Encontro algum paradoxal alívio num sentir geológico, numa microscopia de lentidão quase incomensurável, absurda.
Uma outra velha amiga, emerge do frio, sorri, admoesta-me sobre as minhas preocupações com as malaises em voga e lembra-me que preciso de ir comprar tinteiros para a impressora.
"Sempre passeia e apanha sol" - diz ela.
Evito a capitulação total: "compro os tinteiros amanhã, em Lisboa. São mais baratos".

sexta-feira, novembro 12, 2004

...................................
Through all their former Places, we
Like Individuals go
Who something lost, the seeking for
Is all that's left them, now

Emily Dickinson

terça-feira, novembro 09, 2004

segunda-feira, novembro 08, 2004

Tarde azul, amena e a eternidade do que já foi. Traços de nuvens rosa, sobre o cinza ténue do fim de tarde.
Schubert, op. 100, breves reflexões sobre a contingência e elogio da peripécia. Vidas aventurosas de antanho e sua glorificação.
Preguiça e vagares.

sábado, novembro 06, 2004

Assisti (ontem?) à libertação da hospedeira do avião envolvido no tráfico de droga.
A justiça venezuelana parecer ser o que a nossa não é: célere.
Nalguns telejornais, contudo, a situação é tratada com o espírito "até que enfim, são inocentes, ora esta, o atrevimento!"
Quando se trata da "nossa" "justiça, ao invés, é preciso ser sereno, respeitar os trâmites, os prazos ( no caso da prisão preventiva sem acusação, 18 - dezoito - vezes superior, em Portugal), aguardar, não discutir o que está em segredo de justiça e aceita-se placidamente que inocentes possam estar presos sem saberem porquê.
Somos assim.

Tarde magnífica. Vou passear.

quinta-feira, novembro 04, 2004

Estou convencido, pelo que fui lendo nos jornais, que há pessoas inocentes detidas no caso da Venezulea, como já disse num post anterior e, por isso, espero que sejam libertadas o mais depressa possível.Dito isto, averiguemos de legitimidades para mostrar indignação perante o sucedido com a tripulação do avião envolvido no tráfico de droga: o Código de Processo Penal da Venezuela, produto de um governo anterior ao de Chavez, é, incomparavelmente, mais avançado, por mais humano, por mais respeitador dos direitos de defesa que o nosso. Ao pé daquele diploma o nosso código é um amontoado de horrores. Calem-se, por isso, todos aqueles que, aqui, defendem que é preciso "deixar trabalhar a justiça", quando isso significa, por exemplo, poder ter pessoas presas sem acusação durante um ano de e outras enormidades de igual jaez permitidas em Portugal com geral aplauso.O estado das prisões da Venezuela é que já se pode assacar a Chavez e, por isso, não me surpreende que seja o que se diz que é. Convirá, porém, lembrarmo-nos que, pertencendo nós, nominalmente, ao 1º Mundo, o estado das nossas prisões, observado por um norueguês ou um sueco, não será muito menos horrivel do que o dos cárceres venezuelanos, o que não deixa margem para grandes indignações. Atento tudo isto, era melhor que estivéssemos calados.
Com conhecimento ao marujo FNV que já denunciou alguns double standards.

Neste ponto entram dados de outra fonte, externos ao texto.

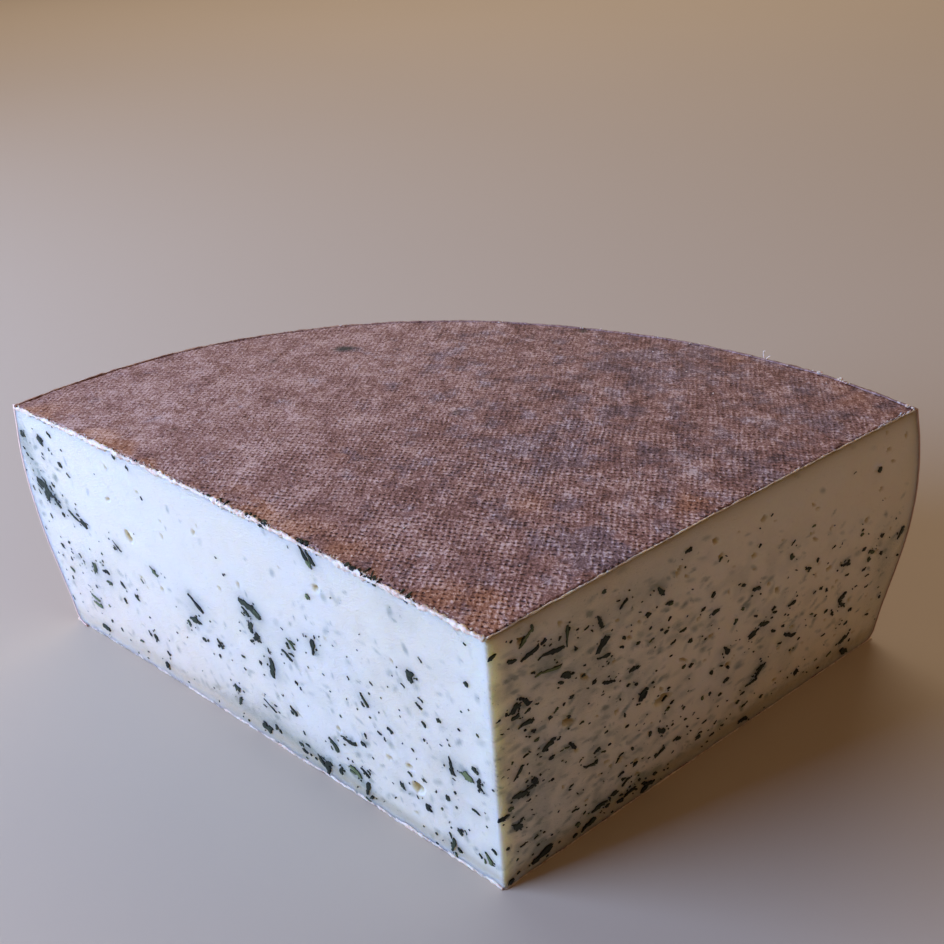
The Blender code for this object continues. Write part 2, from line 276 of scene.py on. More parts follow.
def write_points(piece, points):
    """Moves a piece's vertices."""
    piece.data.vertices.foreach_set("co", np.asarray(points, np.float32).ravel())
    piece.data.update()


def write_attribute(piece, name, values):
    """Stores one number on each vertex of a piece, for its finish to read."""
    layer = piece.data.attributes.new(name, "FLOAT", "POINT")
    layer.data.foreach_set("value", np.asarray(values, np.float32))


def read_attribute(piece, name):
    """Returns the numbers stored on a piece's vertices."""
    values = np.empty(len(piece.data.vertices), np.float32)
    piece.data.attributes[name].data.foreach_get("value", values)
    return values.astype(float)


def corner_vertices(piece):
    """Returns the vertex number of each corner of a piece's faces."""
    corners = np.empty(len(piece.data.loops), np.int32)
    piece.data.loops.foreach_get("vertex_index", corners)
    return corners


def write_uv(piece, name, places):
    """Stores a flat place for each vertex of a piece, for its finish to read."""
    layer = piece.data.uv_layers.new(name=name)
    corners = np.asarray(places, np.float32)[corner_vertices(piece)]
    layer.data.foreach_set("uv", corners.ravel())


def add_grid(name, points):
    """Adds a grid and lays its vertices on points, given by row and column."""
    rows, columns = points.shape[:2]
    piece = new_object(MESH.primitive_grid_add, x_subdivisions=columns - 1,
                       y_subdivisions=rows - 1, size=1.0, calc_uvs=False)
    piece.name = piece.data.name = name
    flat = read_points(piece)
    column = np.rint((flat[:, 0] + 0.5) * (columns - 1)).astype(int)
    row = np.rint((flat[:, 1] + 0.5) * (rows - 1)).astype(int)
    write_points(piece, points[row, column])
    return piece, row, column


def in_edit(piece, *steps):
    """Runs edit mode steps on a piece, each an operator with its settings."""
    bpy.ops.object.select_all(action="DESELECT")
    piece.select_set(True)
    bpy.context.view_layer.objects.active = piece
    bpy.ops.object.mode_set(mode="EDIT")
    for operator, settings in steps:
        operator(**settings)
    bpy.ops.object.mode_set(mode="OBJECT")


def delete_faces(piece, chosen):
    """Deletes faces of a piece."""
    mesh = piece.data
    mesh.vertices.foreach_set("select", np.zeros(len(mesh.vertices), bool))
    mesh.edges.foreach_set("select", np.zeros(len(mesh.edges), bool))
    mesh.polygons.foreach_set("select", chosen)
    in_edit(piece, (MESH.delete, {"type": "FACE"}))


def close_slab(piece, sink, *after):
    """Extrudes a sheet's border down or up and closes the far side."""
    in_edit(piece, NONE, OPEN_EDGES,
            (MESH.extrude_region_move, {"TRANSFORM_OT_translate": {"value": (0.0, 0.0, sink)}}),
            (MESH.edge_face_add, {}), ALL, TURN_OUT, *after)


def weld_and_cap(piece, reach):
    """Joins points that are closer than reach and closes what stays open."""
    in_edit(piece, ALL, (MESH.remove_doubles, {"threshold": reach}), NONE, OPEN_EDGES,
            (MESH.fill_holes, {"sides": 0}), ALL, TURN_OUT)


def finish_piece(piece, finish, smooth=True):
    """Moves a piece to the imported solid's frame and says what it stands for."""
    if smooth:
        piece.data.shade_smooth()
    low, high = CAD_BOUNDS
    points = read_points(piece) + np.array(SHIFT)
    write_points(piece, np.clip(points, np.array(low), np.array(high)))
    piece.data.materials.clear()
    piece.data.materials.append(finish)
    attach(piece, "root")
    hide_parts(NODE)


# Finishes

class Value:
    """A number that changes over a surface, with the arithmetic of shader nodes."""

    def __init__(self, finish, socket):
        self.finish = finish
        self.socket = socket

    def math(self, operation, *sockets, clamp=False):
        """Returns what one operation makes of numbers."""
        settings = {"operation": operation, "use_clamp": clamp}
        made = self.finish.node("ShaderNodeMath", settings, dict(enumerate(sockets)))
        return Value(self.finish, made.outputs[0])

    def __add__(self, other):
        return self.math("ADD", self, other)

    def __sub__(self, other):
        return self.math("SUBTRACT", self, other)

    def __rsub__(self, other):
        return self.math("SUBTRACT", other, self)

    def __mul__(self, other):
        return self.math("MULTIPLY", self, other)

    def __pow__(self, other):
        return self.math("POWER", self, other)

    __radd__ = __add__
    __rmul__ = __mul__

    def clamped(self):
        """Returns the number kept between 0 and 1."""
        return self.math("ADD", self, 0.0, clamp=True)

    def between(self, low, high):
        """Returns 0 below low, 1 above high and a soft change between them."""
        made = self.finish.node("ShaderNodeMapRange", {"interpolation_type": "SMOOTHSTEP"},
                                {"Value": self, "From Min": low, "From Max": high})
        return Value(self.finish, made.outputs["Result"])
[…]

quarta-feira, novembro 03, 2004

Sempre estive convencido da vitória do Presidente Bush e as primeiras projecções confirmaram a minha previsão. Esperei ainda um tempo para ver se haveria algum suspense, mas logo percebi que não. Que fazer para animar a noite? A resposta surgiu rápida: assistir a tudo através de um canal francês. Assim fiz! E, de facto, muito me ri com a TV5. Os franceses, que ainda há pouco tempo tiveram de optar entre dois homens de estado de uma estatura gigantesca, Le Pen e Chirac e olhavam, por isso, a coisa de muito alto, não deixavam de alinhar pelo smart casual de Kerry e da sua femme-potage, a afro-americana (assim ela se apresenta) Teresa Ferreira. Sem a menor preocupação de rigor ou isenção, falaram, falaram durante horas (o que aquela gente adora ouvir-se e fingir que ouve os outros ouvirem-se...) sobre a má escolha dos norte-americanos.
Enquanto falavam para deplorarem o resultado, devem ter arranjado ocasião para darem as suas ordens de compra, já que, quando acordei, hoje de manhã, a bolsa de Paris estava em alta (franca).
Uma noite divertida com uma conclusão moral e matinal adequada.